### STATED GOAL
Below are records; reproduce exactly the lines from the one that has "The three.js and" through the one that has "(1, 0.95, 1))", ends included, and nothing more.

### DATA EXCERPTS
★ ★ ★ ★ ★

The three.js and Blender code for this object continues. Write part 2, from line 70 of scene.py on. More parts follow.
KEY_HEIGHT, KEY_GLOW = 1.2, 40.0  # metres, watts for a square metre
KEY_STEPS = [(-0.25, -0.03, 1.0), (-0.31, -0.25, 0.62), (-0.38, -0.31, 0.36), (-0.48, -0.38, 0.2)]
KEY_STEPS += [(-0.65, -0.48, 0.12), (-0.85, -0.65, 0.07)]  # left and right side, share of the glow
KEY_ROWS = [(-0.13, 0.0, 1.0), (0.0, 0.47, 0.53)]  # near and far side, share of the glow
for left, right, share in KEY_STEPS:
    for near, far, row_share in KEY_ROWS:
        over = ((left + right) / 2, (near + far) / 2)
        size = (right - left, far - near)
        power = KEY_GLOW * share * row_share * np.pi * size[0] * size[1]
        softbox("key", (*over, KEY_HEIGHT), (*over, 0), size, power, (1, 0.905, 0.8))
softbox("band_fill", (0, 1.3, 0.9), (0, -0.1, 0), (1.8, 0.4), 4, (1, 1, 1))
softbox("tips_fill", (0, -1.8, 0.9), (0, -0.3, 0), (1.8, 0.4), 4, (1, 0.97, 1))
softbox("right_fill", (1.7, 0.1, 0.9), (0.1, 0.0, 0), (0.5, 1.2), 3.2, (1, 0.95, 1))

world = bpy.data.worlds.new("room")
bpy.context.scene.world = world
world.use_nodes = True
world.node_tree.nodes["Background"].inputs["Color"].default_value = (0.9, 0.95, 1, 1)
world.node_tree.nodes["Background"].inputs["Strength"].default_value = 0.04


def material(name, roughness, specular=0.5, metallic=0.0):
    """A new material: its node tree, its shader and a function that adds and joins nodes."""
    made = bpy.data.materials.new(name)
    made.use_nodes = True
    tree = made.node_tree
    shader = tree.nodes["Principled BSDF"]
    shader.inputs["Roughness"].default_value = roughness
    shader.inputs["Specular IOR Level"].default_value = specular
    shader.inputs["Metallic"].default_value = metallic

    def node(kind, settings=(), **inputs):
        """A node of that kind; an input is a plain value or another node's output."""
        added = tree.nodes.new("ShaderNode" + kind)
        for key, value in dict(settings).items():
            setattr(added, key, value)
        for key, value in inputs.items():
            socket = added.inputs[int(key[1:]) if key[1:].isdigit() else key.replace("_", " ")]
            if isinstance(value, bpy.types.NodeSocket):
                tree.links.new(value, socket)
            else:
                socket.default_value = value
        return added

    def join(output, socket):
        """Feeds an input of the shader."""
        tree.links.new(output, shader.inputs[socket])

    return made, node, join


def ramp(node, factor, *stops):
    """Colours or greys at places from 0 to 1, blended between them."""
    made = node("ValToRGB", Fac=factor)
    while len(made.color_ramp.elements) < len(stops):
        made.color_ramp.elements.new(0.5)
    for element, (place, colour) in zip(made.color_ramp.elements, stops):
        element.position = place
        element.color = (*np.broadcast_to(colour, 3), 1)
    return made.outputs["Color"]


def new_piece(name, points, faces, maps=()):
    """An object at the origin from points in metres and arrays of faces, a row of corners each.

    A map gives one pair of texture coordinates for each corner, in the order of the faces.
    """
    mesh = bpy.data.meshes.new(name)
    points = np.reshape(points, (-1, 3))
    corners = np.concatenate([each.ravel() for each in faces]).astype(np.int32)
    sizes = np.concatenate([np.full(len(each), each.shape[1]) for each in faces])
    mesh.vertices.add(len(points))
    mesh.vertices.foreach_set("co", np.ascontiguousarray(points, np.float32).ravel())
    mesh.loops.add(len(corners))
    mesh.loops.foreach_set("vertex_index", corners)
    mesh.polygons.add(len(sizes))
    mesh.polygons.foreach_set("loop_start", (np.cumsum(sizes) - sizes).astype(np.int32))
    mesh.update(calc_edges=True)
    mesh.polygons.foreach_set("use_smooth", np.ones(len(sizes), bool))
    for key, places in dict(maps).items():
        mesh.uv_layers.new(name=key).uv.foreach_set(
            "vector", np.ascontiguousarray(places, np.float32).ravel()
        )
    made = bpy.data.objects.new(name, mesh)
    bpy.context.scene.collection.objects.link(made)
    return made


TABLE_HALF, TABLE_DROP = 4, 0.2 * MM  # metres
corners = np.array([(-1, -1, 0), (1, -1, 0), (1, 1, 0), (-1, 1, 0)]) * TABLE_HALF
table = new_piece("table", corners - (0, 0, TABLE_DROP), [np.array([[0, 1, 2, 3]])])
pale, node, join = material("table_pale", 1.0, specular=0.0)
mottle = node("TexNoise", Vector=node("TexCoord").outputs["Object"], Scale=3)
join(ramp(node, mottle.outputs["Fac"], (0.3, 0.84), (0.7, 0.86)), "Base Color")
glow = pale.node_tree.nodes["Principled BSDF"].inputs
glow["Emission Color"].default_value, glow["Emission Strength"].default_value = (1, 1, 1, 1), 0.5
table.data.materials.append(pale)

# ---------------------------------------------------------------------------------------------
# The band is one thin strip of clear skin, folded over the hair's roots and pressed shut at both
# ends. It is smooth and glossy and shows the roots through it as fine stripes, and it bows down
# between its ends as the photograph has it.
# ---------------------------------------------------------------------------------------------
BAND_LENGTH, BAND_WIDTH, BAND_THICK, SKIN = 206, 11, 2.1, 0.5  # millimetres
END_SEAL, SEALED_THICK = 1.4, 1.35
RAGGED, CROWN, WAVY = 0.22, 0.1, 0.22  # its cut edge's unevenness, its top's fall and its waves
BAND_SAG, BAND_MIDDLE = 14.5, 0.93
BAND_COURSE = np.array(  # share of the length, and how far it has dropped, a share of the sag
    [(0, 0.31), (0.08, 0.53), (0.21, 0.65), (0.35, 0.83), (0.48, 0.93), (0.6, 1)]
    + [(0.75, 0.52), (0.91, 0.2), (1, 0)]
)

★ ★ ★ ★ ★

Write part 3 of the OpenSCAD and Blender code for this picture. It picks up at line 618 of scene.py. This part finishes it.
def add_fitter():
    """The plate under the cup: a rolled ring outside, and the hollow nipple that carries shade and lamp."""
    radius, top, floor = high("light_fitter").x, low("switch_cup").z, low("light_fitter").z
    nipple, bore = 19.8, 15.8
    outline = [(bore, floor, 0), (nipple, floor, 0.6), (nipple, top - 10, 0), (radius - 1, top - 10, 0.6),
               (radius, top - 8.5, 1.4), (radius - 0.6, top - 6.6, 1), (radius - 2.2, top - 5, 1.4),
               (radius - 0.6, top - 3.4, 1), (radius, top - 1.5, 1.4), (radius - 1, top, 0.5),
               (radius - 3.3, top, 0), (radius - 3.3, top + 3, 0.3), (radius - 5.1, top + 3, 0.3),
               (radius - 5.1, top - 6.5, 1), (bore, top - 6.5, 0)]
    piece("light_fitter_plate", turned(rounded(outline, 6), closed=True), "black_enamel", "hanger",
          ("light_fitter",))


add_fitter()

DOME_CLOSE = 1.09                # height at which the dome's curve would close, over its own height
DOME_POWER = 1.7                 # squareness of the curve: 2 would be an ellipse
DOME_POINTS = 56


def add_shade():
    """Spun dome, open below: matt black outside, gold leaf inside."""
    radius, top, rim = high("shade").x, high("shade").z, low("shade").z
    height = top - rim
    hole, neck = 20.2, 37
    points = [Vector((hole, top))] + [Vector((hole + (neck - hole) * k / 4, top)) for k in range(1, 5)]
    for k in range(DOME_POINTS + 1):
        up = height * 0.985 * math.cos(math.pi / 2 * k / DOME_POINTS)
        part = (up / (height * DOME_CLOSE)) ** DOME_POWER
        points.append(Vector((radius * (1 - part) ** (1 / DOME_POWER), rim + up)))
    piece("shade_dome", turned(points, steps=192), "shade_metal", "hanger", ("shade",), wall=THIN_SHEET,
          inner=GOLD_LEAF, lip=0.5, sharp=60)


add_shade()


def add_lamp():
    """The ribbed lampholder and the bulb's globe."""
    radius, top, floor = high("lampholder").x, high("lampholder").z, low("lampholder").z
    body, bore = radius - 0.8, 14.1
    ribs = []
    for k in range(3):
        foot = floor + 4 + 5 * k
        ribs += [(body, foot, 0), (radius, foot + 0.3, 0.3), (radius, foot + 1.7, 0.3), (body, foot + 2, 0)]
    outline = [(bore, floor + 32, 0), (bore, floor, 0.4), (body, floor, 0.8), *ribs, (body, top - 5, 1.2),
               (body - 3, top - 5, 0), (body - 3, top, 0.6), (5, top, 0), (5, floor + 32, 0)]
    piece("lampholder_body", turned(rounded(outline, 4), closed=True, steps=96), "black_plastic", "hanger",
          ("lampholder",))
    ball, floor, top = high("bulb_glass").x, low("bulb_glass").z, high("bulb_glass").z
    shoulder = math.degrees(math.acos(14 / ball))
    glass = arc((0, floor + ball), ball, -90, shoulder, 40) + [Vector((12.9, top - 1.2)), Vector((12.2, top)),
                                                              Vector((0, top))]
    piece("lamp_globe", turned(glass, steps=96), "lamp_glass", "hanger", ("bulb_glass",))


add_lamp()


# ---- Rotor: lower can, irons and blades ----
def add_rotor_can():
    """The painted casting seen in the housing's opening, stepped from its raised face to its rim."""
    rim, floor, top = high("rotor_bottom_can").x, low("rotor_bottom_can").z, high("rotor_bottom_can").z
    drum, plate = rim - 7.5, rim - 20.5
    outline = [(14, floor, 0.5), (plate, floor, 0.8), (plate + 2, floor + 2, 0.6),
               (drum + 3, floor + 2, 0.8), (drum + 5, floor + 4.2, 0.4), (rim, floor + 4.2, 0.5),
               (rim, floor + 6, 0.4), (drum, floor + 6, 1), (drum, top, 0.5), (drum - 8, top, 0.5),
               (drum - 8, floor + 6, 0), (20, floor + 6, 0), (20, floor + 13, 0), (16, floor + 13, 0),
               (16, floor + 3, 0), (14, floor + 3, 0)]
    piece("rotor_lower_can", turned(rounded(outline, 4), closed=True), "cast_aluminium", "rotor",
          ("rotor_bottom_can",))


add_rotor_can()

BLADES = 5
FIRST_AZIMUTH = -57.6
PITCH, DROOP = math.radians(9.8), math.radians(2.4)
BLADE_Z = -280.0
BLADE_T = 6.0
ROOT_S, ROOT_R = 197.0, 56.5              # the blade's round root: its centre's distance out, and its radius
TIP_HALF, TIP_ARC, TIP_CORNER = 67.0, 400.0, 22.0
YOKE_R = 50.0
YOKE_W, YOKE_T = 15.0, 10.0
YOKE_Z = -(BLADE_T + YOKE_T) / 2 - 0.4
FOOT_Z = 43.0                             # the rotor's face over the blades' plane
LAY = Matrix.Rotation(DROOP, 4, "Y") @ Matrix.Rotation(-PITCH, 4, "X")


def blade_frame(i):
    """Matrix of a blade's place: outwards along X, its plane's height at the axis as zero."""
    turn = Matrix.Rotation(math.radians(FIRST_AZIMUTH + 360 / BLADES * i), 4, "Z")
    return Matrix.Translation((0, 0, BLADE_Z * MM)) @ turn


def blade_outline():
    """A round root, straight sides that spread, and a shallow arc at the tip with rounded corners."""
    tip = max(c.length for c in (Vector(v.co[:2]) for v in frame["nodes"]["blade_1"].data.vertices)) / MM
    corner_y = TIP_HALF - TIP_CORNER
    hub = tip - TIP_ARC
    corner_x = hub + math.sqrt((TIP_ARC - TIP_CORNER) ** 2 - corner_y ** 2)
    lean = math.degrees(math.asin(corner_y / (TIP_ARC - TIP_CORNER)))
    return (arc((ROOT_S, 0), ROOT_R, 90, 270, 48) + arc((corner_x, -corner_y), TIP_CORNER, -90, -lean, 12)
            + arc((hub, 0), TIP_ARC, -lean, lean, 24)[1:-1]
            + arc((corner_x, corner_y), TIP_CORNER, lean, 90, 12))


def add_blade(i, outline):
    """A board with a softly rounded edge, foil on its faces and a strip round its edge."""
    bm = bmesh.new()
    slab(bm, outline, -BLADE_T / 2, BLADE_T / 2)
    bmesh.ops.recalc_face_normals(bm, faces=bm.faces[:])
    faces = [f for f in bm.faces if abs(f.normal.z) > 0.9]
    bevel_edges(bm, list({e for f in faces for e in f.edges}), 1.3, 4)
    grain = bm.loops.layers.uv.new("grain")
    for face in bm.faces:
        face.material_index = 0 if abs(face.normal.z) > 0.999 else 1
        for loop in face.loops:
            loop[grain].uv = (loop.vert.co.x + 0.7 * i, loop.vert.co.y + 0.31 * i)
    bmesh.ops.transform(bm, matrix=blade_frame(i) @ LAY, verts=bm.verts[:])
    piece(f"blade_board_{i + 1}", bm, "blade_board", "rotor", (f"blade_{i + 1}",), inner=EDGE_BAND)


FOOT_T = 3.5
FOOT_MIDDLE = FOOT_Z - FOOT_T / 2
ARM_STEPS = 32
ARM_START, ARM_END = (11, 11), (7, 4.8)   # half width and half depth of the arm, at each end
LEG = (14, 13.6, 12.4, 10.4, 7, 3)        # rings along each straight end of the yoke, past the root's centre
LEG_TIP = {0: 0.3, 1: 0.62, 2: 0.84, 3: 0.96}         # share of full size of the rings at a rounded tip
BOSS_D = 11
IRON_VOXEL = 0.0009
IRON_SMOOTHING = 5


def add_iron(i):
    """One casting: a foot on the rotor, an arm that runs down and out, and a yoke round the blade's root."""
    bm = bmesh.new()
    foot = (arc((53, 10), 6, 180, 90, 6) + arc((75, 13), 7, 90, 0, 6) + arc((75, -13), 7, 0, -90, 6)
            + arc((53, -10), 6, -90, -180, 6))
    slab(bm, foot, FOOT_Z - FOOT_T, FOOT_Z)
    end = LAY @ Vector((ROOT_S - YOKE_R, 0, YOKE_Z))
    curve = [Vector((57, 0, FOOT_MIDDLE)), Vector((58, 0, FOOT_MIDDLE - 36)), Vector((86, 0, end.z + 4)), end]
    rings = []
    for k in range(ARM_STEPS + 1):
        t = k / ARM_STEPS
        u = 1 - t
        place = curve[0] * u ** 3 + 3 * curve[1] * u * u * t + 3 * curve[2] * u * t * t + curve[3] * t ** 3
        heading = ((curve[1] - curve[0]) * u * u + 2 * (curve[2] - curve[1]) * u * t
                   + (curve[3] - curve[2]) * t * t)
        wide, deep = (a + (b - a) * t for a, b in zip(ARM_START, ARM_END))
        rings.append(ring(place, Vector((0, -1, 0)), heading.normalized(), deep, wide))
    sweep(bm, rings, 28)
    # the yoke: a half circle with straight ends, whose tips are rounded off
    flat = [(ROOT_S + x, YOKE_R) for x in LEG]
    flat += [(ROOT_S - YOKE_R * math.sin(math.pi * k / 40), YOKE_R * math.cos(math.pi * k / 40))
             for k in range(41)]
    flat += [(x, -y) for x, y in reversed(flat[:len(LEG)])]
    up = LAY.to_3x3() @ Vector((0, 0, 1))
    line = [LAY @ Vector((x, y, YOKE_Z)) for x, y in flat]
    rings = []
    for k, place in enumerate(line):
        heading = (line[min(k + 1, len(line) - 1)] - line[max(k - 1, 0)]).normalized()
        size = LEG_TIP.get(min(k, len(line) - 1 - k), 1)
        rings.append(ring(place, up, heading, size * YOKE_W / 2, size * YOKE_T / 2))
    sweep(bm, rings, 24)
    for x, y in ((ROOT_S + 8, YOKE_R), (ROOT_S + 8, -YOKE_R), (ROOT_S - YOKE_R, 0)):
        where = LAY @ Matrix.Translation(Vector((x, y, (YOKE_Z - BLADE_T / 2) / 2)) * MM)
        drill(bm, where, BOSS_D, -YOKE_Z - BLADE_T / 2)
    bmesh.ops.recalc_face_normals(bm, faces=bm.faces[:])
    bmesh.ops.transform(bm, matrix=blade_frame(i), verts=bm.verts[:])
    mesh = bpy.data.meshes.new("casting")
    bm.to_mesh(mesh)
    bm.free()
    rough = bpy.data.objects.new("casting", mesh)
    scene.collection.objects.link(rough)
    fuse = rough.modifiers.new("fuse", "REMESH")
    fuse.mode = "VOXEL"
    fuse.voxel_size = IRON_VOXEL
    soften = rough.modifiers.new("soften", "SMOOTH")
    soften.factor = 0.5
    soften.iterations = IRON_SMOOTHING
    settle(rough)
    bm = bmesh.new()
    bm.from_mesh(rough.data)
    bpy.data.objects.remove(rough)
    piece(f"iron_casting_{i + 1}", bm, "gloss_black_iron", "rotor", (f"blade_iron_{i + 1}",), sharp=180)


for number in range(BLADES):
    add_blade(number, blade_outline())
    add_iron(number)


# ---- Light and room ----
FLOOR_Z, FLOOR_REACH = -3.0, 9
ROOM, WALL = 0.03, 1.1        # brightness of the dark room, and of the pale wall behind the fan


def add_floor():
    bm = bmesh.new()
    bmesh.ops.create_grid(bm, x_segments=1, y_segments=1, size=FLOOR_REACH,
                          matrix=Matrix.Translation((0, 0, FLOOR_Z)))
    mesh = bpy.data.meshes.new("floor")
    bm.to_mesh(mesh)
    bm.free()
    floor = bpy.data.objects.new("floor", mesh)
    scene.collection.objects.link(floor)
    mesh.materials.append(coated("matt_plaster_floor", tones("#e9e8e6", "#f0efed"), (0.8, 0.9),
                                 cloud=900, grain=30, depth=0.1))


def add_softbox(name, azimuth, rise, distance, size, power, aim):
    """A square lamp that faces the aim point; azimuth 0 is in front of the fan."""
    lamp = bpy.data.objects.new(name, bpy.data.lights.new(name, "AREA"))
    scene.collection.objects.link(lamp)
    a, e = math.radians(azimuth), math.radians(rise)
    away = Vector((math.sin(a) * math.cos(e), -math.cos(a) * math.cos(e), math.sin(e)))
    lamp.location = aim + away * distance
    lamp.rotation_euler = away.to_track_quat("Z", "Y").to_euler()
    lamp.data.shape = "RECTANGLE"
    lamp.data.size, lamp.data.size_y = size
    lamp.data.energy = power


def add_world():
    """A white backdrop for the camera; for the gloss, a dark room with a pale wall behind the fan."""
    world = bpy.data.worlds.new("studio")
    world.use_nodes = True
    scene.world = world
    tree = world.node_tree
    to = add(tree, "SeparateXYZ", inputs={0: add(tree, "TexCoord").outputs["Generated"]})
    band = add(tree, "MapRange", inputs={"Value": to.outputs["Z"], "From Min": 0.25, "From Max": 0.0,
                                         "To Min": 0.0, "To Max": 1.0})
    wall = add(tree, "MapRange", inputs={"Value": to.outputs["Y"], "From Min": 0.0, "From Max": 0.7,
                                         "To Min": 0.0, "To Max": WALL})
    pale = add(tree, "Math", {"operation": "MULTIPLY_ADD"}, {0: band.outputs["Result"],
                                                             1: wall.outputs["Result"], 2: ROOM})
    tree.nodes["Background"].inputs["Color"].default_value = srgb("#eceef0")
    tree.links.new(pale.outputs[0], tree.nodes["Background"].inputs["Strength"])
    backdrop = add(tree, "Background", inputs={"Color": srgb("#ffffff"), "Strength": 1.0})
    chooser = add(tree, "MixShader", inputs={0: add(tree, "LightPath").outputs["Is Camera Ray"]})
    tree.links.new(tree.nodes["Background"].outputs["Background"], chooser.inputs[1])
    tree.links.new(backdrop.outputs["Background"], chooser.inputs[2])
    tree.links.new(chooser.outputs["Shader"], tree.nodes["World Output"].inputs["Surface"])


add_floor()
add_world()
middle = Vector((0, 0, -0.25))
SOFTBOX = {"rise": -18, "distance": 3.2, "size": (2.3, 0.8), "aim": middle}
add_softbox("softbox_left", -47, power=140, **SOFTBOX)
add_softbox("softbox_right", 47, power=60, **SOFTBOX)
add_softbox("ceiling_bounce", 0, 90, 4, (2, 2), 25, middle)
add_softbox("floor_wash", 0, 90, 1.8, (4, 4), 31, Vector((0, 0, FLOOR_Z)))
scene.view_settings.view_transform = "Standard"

★ ★ ★ ★ ★

### CORRECT ANSWER
The three.js and Blender code for this object continues. Write part 2, from line 70 of scene.py on. More parts follow.
KEY_HEIGHT, KEY_GLOW = 1.2, 40.0  # metres, watts for a square metre
KEY_STEPS = [(-0.25, -0.03, 1.0), (-0.31, -0.25, 0.62), (-0.38, -0.31, 0.36), (-0.48, -0.38, 0.2)]
KEY_STEPS += [(-0.65, -0.48, 0.12), (-0.85, -0.65, 0.07)]  # left and right side, share of the glow
KEY_ROWS = [(-0.13, 0.0, 1.0), (0.0, 0.47, 0.53)]  # near and far side, share of the glow
for left, right, share in KEY_STEPS:
    for near, far, row_share in KEY_ROWS:
        over = ((left + right) / 2, (near + far) / 2)
        size = (right - left, far - near)
        power = KEY_GLOW * share * row_share * np.pi * size[0] * size[1]
        softbox("key", (*over, KEY_HEIGHT), (*over, 0), size, power, (1, 0.905, 0.8))
softbox("band_fill", (0, 1.3, 0.9), (0, -0.1, 0), (1.8, 0.4), 4, (1, 1, 1))
softbox("tips_fill", (0, -1.8, 0.9), (0, -0.3, 0), (1.8, 0.4), 4, (1, 0.97, 1))
softbox("right_fill", (1.7, 0.1, 0.9), (0.1, 0.0, 0), (0.5, 1.2), 3.2, (1, 0.95, 1))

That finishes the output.